Overall, then, the House plan, including the SGR fix, is to spend about $1.5 trillion over the period 2010 to 2019 on health care, well in excess of the $900 billion budget the president promised to the American people.

In his September health care address, the president also said that “we've estimated that most of this plan can be paid for by finding savings within the existing health care system.” But the House bill imposes a new income tax surcharge on filers with incomes exceeding $500,000 if they are single or $1 million for couples. This provision would increase taxes by $460 billion over 10 years, according to the Joint Tax Committee, by far the largest “pay-for” in the House bill. So, instead of financing new coverage from efficiency and savings within health care, the House bill would pour hundreds of billions of dollars of new money into the current system. CBO estimates that this additional revenue and other non-health “pay-fors” will push the federal commitment to health care up nearly $600 billion over a decade.

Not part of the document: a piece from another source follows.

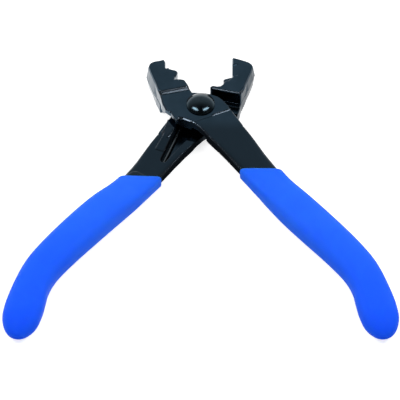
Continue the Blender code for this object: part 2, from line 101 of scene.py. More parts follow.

The president spent much of the first half of this year promising that a health care plan would “bend the cost curve.” Last week, White House Budget Director Peter Orszag stated in a blog post on the Office of Management and Budget Web site that the administration is banking on two provisions to bring about this dramatic slowing of the escalation of health care costs. The first is the suggested new tax on high-cost insurance plans. The Senate Finance Committee approved a provision to impose a tax on plans with premiums exceeding $8,000 for single coverage or $21,000 for family coverage. By all accounts, the incidence of this new tax will largely fall on high-cost insurance enrollees, which is why union opposition is intense. The second provision would empower an independent commission to propose and implement payment reforms in Medicare. There are real questions about whether these provisions are the “game changers” claimed by administration officials. Regardless, neither is in the House bill. The House did include an independent review of regional disparities in Medicare payment structure, but the mandate is very limited, and certainly is not aimed at cost control. CBO estimated the provision would have no effect on the federal budget.

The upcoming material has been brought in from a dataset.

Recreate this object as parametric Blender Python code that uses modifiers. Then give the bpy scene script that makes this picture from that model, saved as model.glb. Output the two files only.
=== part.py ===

So what does the House bill do to cut costs? Orszag touts the inclusion of more bundled payments, incentives for hospitals to cut back on preventable readmissions, and other similar changes. But these are minor adjustments that are doomed to get watered down as time passes. In the main, the House bill would simply reduce payment rates in Medicare and Medicaid to save money, including large cuts in reimbursement levels for hospitals, nursing homes, and home health agencies. These cuts are not calibrated to reward quality or encourage more integrated models of care. They are applied across the board. And they certainly do not constitute delivery-system reform. On paper, they appear to reduce Medicare's per capita cost growth rate. But if payment rates were the answer to the cost problem, it would have been solved long ago.

The president built high expectations at the beginning of this year that health-care reform would finally tackle the difficult entitlement and cost issues necessary to building a sustainable system of insurance coverage. But the House plan has devolved into a large tax increase (about $725 billion over 10 years) and entitlement expansion, with very little by way of “reform.” It's not too late for a serious course correction. But if the president and his aides continue to signal that House bill is acceptable, they will never be able to deliver the real reform the president has promised.

James C. Capretta is a Fellow at the Ethics and Public Policy Center. He served as an associate director at the White House Office of Management and Budget from 2001 to 2004.